Milestone for scooter safety programme

12.00 | 5 March 2013 | | 1 comment

More than 200 young people have now participated in the Royal Borough of Kensington and Chelsea’s ‘Transit’ project which is designed to raise awareness of scooter safety.

The milestone was reached when the most recent batch of 20 participants passed the scooter CBT (Compulsory Basic Training) during February.

Created in 2008, Transit – a road safety programme aimed at young people over 16 years old – is designed to raise awareness of scooter safety. Participants partipate in workshops to learn practical skills relating to riding scooters, as well as important aspects of the law, the Highway Code, taking responsibility, and safety on the road.

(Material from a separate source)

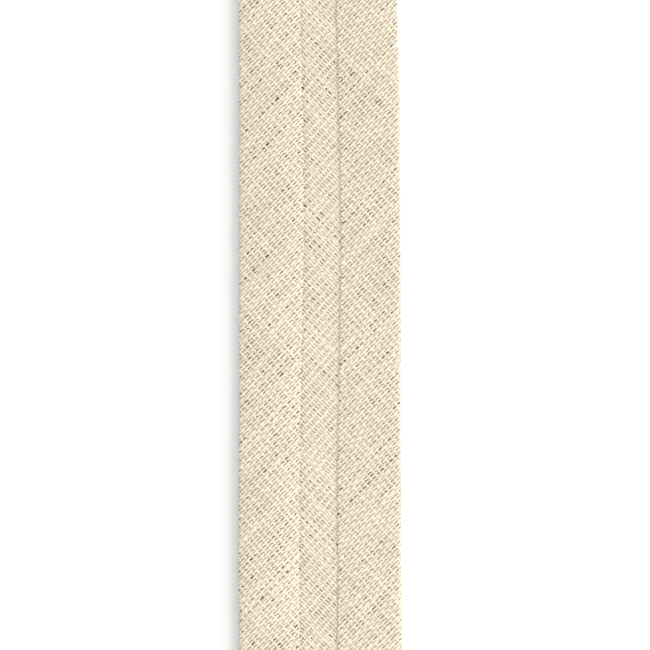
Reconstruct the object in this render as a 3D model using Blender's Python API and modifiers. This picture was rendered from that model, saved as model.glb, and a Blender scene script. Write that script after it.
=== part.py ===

At the end of the course participants are rewarded with the opportunity to take the scooter CBT in a supervised and safe off-road, followed by on-road, environment.

The success rate is very high, with CBT certificates being awarded to more than 90% of participants. In fact, one early participant has gone on to a borough apprenticeship and is now assisting in running the Transit courses.
A number of young people from Chelsea Youth Club participated in Transit in February 2013. One, named Iman, said: "I learnt to be safe and enjoyed going out on the road. I liked going fast but found the roundabouts scary."
Another, Joseph, added: "I learnt to balance properly on the moped and enjoyed being out on the road."

Joe, a senior youth worker from Chelsea Youth Club, said: “The whole group did really well and supported each other. This clearly showed as they were thoroughly overjoyed when they found out they had all passed at the end of the day. We look forward to getting more young people to take part in the Transit project in the future."

For more information about the programme contact Neil Simpson, RSO for the Royal Borough of Kensington and Chelsea, on 020 7361 3628.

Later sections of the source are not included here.